O debate não se concentra na ineficácia absoluta, mas sim na variabilidade da sustentabilidade e nos impactos indiretos de sua produção em escala global, especialmente diante do plano brasileiro de quadruplicar o uso de combustíveis “sustentáveis” (principalmente biocombustíveis, mas incluindo hidrogênio e combustíveis sintéticos).
‘A vantagem competitiva brasileira remete-se ao etanol de cana-de-açúcar e o biodiesel de soja (com ressalvas), que são frequentemente citados como mais eficientes em termos de balanço energético e emissões de carbono em comparação com a média global’
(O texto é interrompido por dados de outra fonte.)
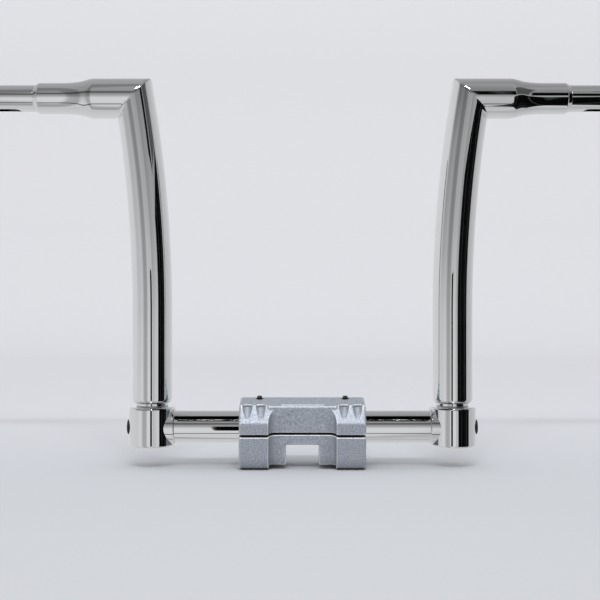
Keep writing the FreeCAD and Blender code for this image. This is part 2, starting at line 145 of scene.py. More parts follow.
# ---- node helpers -----------------------------------------------------------------------------
class Nodes:
    """A thin wrapper over one node tree: add a node, set its inputs, link by socket."""

    def __init__(self, tree):
        self.tree = tree

    def add(self, kind, inputs=None, **settings):
        node = self.tree.nodes.new(kind)
        for key, value in settings.items():
            setattr(node, key, value)
        for key, value in (inputs or {}).items():
            if isinstance(value, bpy.types.NodeSocket):
                self.tree.links.new(value, node.inputs[key])
            else:
                node.inputs[key].default_value = value
        return node

    def ramp(self, factor, stops, interpolation="LINEAR"):
        node = self.add("ShaderNodeValToRGB", {"Fac": factor})
        node.color_ramp.interpolation = interpolation
        elements = node.color_ramp.elements
        while len(elements) < len(stops):
            elements.new(0.5)
        for element, (place, colour) in zip(elements, stops):
            element.position = place
            element.color = (*colour, 1) if hasattr(colour, "__len__") else (colour, colour, colour, 1)
        return node.outputs["Color"]

    def maths(self, operation, a, b=0.0, c=0.0, clamp=False):
        node = self.add("ShaderNodeMath", {0: a, 1: b, 2: c}, operation=operation, use_clamp=clamp)
        return node.outputs[0]

    def noise(self, vector, scale, detail=2.0, roughness=0.5):
        node = self.add("ShaderNodeTexNoise",
                        {"Vector": vector, "Scale": scale, "Detail": detail, "Roughness": roughness})
        return node.outputs["Fac"]

    def between(self, factor, low, high):
        node = self.add("ShaderNodeMapRange", {"Value": factor, "To Min": low, "To Max": high})
        return node.outputs["Result"]

    def mix(self, factor, a, b, blend="MIX"):
        node = self.add("ShaderNodeMix", data_type="RGBA", blend_type=blend)
        for socket, value in ((0, factor), (6, a), (7, b)):
            if isinstance(value, bpy.types.NodeSocket):
                self.tree.links.new(value, node.inputs[socket])
            elif hasattr(value, "__len__"):
                node.inputs[socket].default_value = (*value, 1)
            else:
                node.inputs[socket].default_value = value
        return node.outputs[2]

    def bump(self, height, strength, distance, normal=None):
        inputs = {"Height": height, "Strength": strength, "Distance": distance}
        if normal is not None:
            inputs["Normal"] = normal
        return self.add("ShaderNodeBump", inputs).outputs["Normal"]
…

Por outro lado, a vantagem competitiva brasileira remete-se ao etanol de cana-de-açúcar e o biodiesel de soja (com ressalvas), que são frequentemente citados como mais eficientes em termos de balanço energético e emissões de carbono em comparação com a média global. Evidentemente, o há um ciclo fechado de carbono com o modelo brasileiro, o qual é otimizado, e o etanol de cana, por exemplo, possui um balanço CO₂ (ou dióxido de carbono) financeiro significativamente mais favorável do que a gasolina, pois o CO₂ emitido na queima é em grande parte reabsorvido pela próxima safra de cana. Ainda, há melhores práticas agrícolas, favorecendo a Lei do Clima e o programa RenovaBio impõem metas e certificações que buscam garantir a sustentabilidade da produção interna.
Apesar da eficiência in loco brasileira, as preocupações da comunidade internacional e de ativistas ambientais se baseiam nos seguintes riscos globais, que se intensificam com tais propostas. Um deles refere-se à concorrência por terra e segurança alimentar, pois o temor mais significativo é o deslocamento da produção. O aumento da demanda por culturas energéticas pode competir com a produção de alimentos. Grandes áreas de terra agriculturável podem ser desviadas da produção de alimentos (como milho, soja e palma) para a produção de commodities de energia, potencialmente elevando os preços dos alimentos e afetando a segurança alimentar global. Trata-se de deslocar a natureza, ou seja, com o aumento das culturas energéticas pode empurrar a produção de alimentos para áreas de floresta e ecossistemas nativos, causando Mudança Indireta no Uso da Terra (ILUC). Mesmo que a produção de biocombustíveis não desmate diretamente, ela se torna o vetor do desmatamento indireto.
Outro risco, o balanço de carbono questionável, pois em muitos lugares do mundo, e com certas matérias-primas (como o óleo de palma ou o milho que exige muita fertilização), o benefício climático é mínimo ou nulo. Depende da intensidade de insumos, cuja produção de alguns biocombustíveis exige o uso de vastas quantidades de fertilizantes químicos e água, cujas fases de produção e transporte (incluindo o óxido nitroso, um GEE potente) anulam grande parte da economia de CO₂ na queima. Ainda, sobre a comparação com fósseis, em cenários de produção de baixa eficiência, o balanço líquido de CO₂ ao longo do ciclo de vida dos biocombustíveis não representa uma economia substancial em comparação com os combustíveis fósseis, tornando a justificativa climática frágil.
Por fim, nota-se a questão da certificação “sustentável”, cuja controvérsia pendente reside exatamente, nessa definição, a qual é acompanhada de padrões rigorosos de verificação global (rastreabilidade, limites de uso de terra e critérios sociais/ambientais), transformando o incentivo em um risco para a biodiversidade e o uso da terra.
O desafio diplomático, a identidade nacional e a dicotômica reputação do Brasil na COP30 perante o palco mundial podem vir a demonstrar de forma inequívoca que seu modelo de produção de biocombustíveis é a exceção e não a regra, e, mais importante, exportar padrões de sustentabilidade rigorosos junto com sua ambição ambiental, mitigando os temores de desmatamento e competição por alimentos.
Fabiana Gondim Mariutti atua como pesquisadora, professora universitária e consultora. Ph.D. na Inglaterra, pós-doutorado, doutorado e mestrado em Administração, bacharel em Comunicação Social no Brasil e senior high school year nos EUA. Estuda a imagem, reputação e marca Brasil desde 2010. Interesse nas áreas de Place Branding e Public Diplomacy. Nomeada Place Brand Expert pelo The Place Brand Observer, na Suíça. Colunista no Portal Interesse Nacional e do iii-Brasil. Autora de artigos científicos, dois livros e sete capítulos de livros. Em 2025, no Handbook on Public Diplomacy, publica o capítulo "The Brazilian way: Public diplomacy as a means for positive image and global prestige".